TASK – Your task is to extract every line from the material below exactly.
----
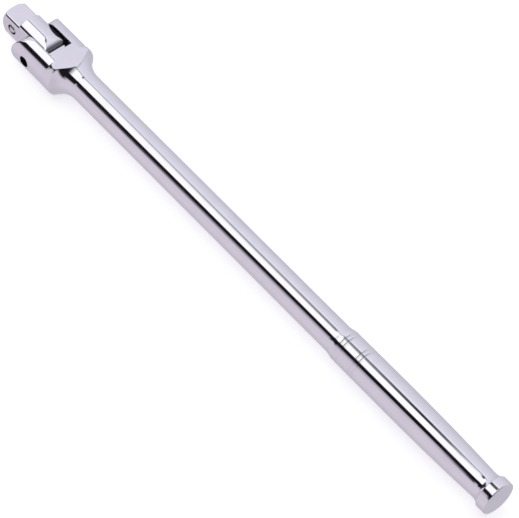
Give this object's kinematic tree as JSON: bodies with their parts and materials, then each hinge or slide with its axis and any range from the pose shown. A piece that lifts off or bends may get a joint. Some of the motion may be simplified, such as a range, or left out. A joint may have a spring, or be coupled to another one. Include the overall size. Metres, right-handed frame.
{
  "type": "breaker bar",
  "caption": "Flex-head breaker bar: long round chromed handle whose forked yoke pins a swivelling square drive head with a spring detent ball.",
  "frame": {"origin": "centre of the square drive's end face, with the head in line with the bar", "axes": "+X along the bar from the drive towards the handle's end, Y along the pivot pin with the detent ball on the -Y flat, +Z square to the yoke's flats"},
  "size_m": [0.356, 0.029, 0.02],
  "materials": {
    "chrome_plate": "bright chrome plate over turned and forged chrome-vanadium steel",
    "pin_steel": "dark hardened steel pin, turned ends",
    "ball_steel": "polished bearing steel",
    "spring_steel": "oiled drawn spring wire"
  },
  "bodies": {
    "bar": {"bar_body": "chrome_plate", "pivot_pin": "pin_steel", "friction_ball": "ball_steel", "friction_spring": "spring_steel"},
    "head": {"swivel_head": "chrome_plate", "drive_ball_spring": "spring_steel"},
    "ball": {"drive_ball": "ball_steel"}
  },
  "joints": [
    {"name": "head_flex", "type": "hinge", "parent": "bar", "child": "head", "pos_m": [0.0268, 0, 0], "axis": [0, 1, 0], "range_deg": [-90, 90]},
    {"name": "ball_press", "type": "slide", "parent": "head", "child": "ball", "axis": [0, 1, 0], "range_m": [0, 0.0008], "stiffness_N_per_m": 2000, "springref_m": -0.001, "deforming": ["drive_ball_spring"]}
  ]
}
----
RESULT –
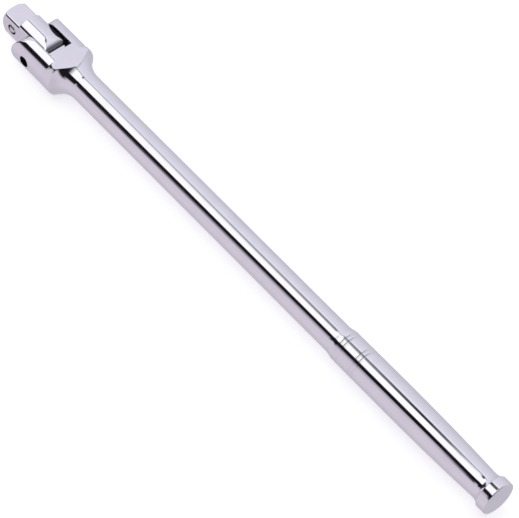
Give this object's kinematic tree as JSON: bodies with their parts and materials, then each hinge or slide with its axis and any range from the pose shown. A piece that lifts off or bends may get a joint. Some of the motion may be simplified, such as a range, or left out. A joint may have a spring, or be coupled to another one. Include the overall size. Metres, right-handed frame.
{
  "type": "breaker bar",
  "caption": "Flex-head breaker bar: long round chromed handle whose forked yoke pins a swivelling square drive head with a spring detent ball.",
  "frame": {"origin": "centre of the square drive's end face, with the head in line with the bar", "axes": "+X along the bar from the drive towards the handle's end, Y along the pivot pin with the detent ball on the -Y flat, +Z square to the yoke's flats"},
  "size_m": [0.356, 0.029, 0.02],
  "materials": {
    "chrome_plate": "bright chrome plate over turned and forged chrome-vanadium steel",
    "pin_steel": "dark hardened steel pin, turned ends",
    "ball_steel": "polished bearing steel",
    "spring_steel": "oiled drawn spring wire"
  },
  "bodies": {
    "bar": {"bar_body": "chrome_plate", "pivot_pin": "pin_steel", "friction_ball": "ball_steel", "friction_spring": "spring_steel"},
    "head": {"swivel_head": "chrome_plate", "drive_ball_spring": "spring_steel"},
    "ball": {"drive_ball": "ball_steel"}
  },
  "joints": [
    {"name": "head_flex", "type": "hinge", "parent": "bar", "child": "head", "pos_m": [0.0268, 0, 0], "axis": [0, 1, 0], "range_deg": [-90, 90]},
    {"name": "ball_press", "type": "slide", "parent": "head", "child": "ball", "axis": [0, 1, 0], "range_m": [0, 0.0008], "stiffness_N_per_m": 2000, "springref_m": -0.001, "deforming": ["drive_ball_spring"]}
  ]
}